Problem statement | Print the data exactly as it is given, please.

-- BEGIN --

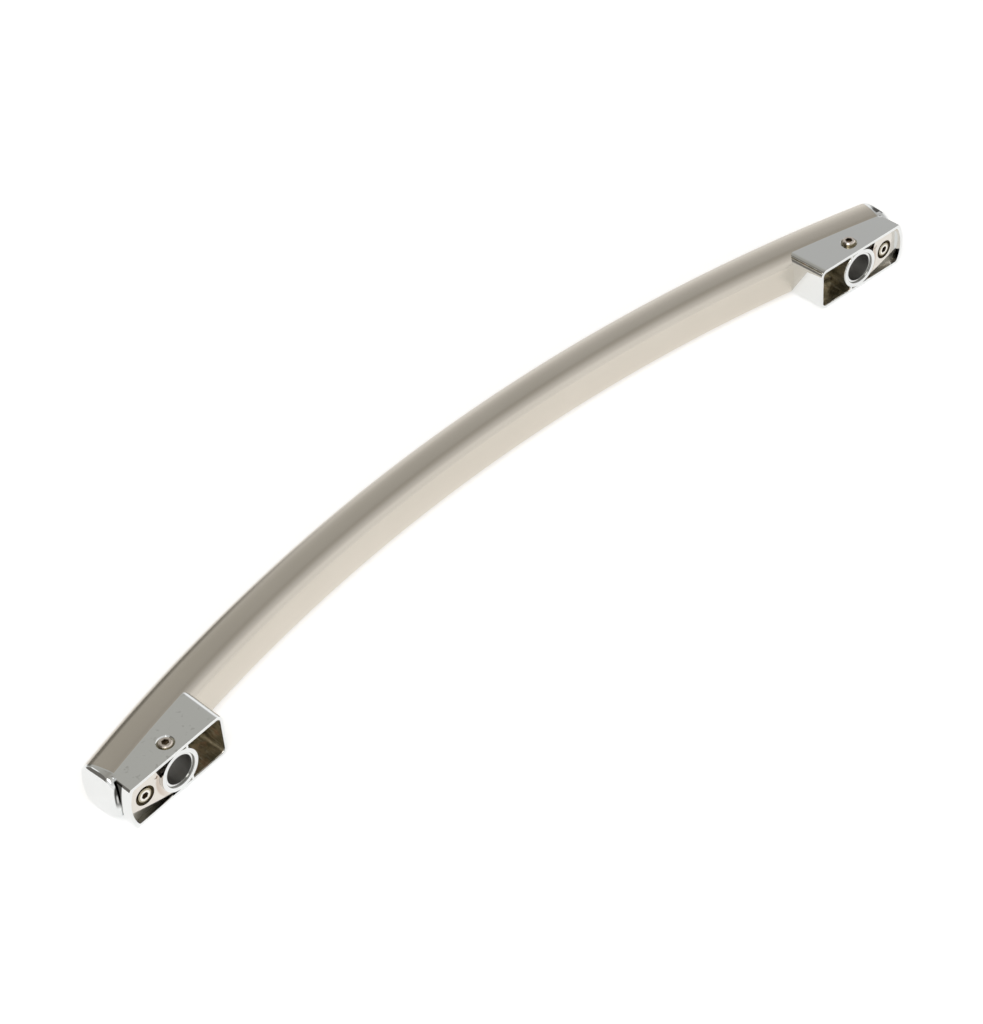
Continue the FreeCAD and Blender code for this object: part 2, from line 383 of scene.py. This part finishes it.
def bowed_bar(material):
    """The bar in the form of its CAD node, in facets fine enough for a smooth outline."""
    shell = bmesh.new()
    rings = []
    for station in range(STATIONS + 1):
        rings.append(bar_ring(shell, BAR_END * (2 * station / STATIONS - 1), 0.0))
    for station in range(STATIONS + 1):
        rings.append(bar_ring(shell, BAR_END * (1 - 2 * station / STATIONS), -BAR_WALL))
    for i in range(len(rings)):
        here = rings[i - 1]
        there = rings[i]
        for j in range(RING_POINTS):
            shell.faces.new((here[j - 1], here[j], there[j], there[j - 1]))
    made = as_object("bowed_grip_bar", shell)
    cutter = hole_cutter()
    cut = made.modifiers.new("screw_holes", "BOOLEAN")
    cut.operation = "DIFFERENCE"
    cut.solver = "EXACT"
    cut.object = cutter
    result = made.evaluated_get(bpy.context.evaluated_depsgraph_get())
    made.data = bpy.data.meshes.new_from_object(result)
    made.modifiers.clear()
    bpy.data.objects.remove(cutter)
    made.data.shade_smooth()
    made.data.set_sharp_from_angle(angle=SHARP_ANGLE)
    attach(made, "handle")
    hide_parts("grip_bar")
    made.data.materials.clear()
    made.data.materials.append(material)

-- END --

Solution to the problem |
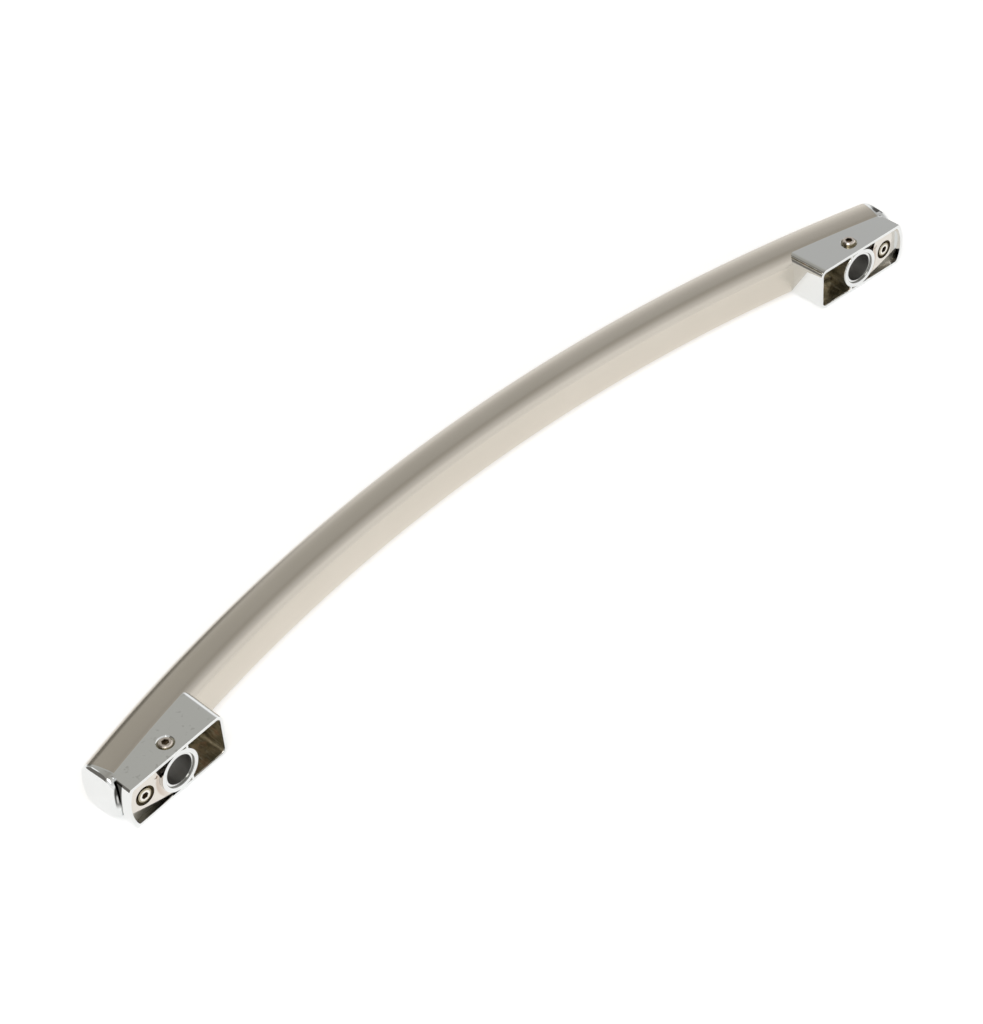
Continue the FreeCAD and Blender code for this object: part 2, from line 383 of scene.py. This part finishes it.
def bowed_bar(material):
    """The bar in the form of its CAD node, in facets fine enough for a smooth outline."""
    shell = bmesh.new()
    rings = []
    for station in range(STATIONS + 1):
        rings.append(bar_ring(shell, BAR_END * (2 * station / STATIONS - 1), 0.0))
    for station in range(STATIONS + 1):
        rings.append(bar_ring(shell, BAR_END * (1 - 2 * station / STATIONS), -BAR_WALL))
    for i in range(len(rings)):
        here = rings[i - 1]
        there = rings[i]
        for j in range(RING_POINTS):
            shell.faces.new((here[j - 1], here[j], there[j], there[j - 1]))
    made = as_object("bowed_grip_bar", shell)
    cutter = hole_cutter()
    cut = made.modifiers.new("screw_holes", "BOOLEAN")
    cut.operation = "DIFFERENCE"
    cut.solver = "EXACT"
    cut.object = cutter
    result = made.evaluated_get(bpy.context.evaluated_depsgraph_get())
    made.data = bpy.data.meshes.new_from_object(result)
    made.modifiers.clear()
    bpy.data.objects.remove(cutter)
    made.data.shade_smooth()
    made.data.set_sharp_from_angle(angle=SHARP_ANGLE)
    attach(made, "handle")
    hide_parts("grip_bar")
    made.data.materials.clear()
    made.data.materials.append(material)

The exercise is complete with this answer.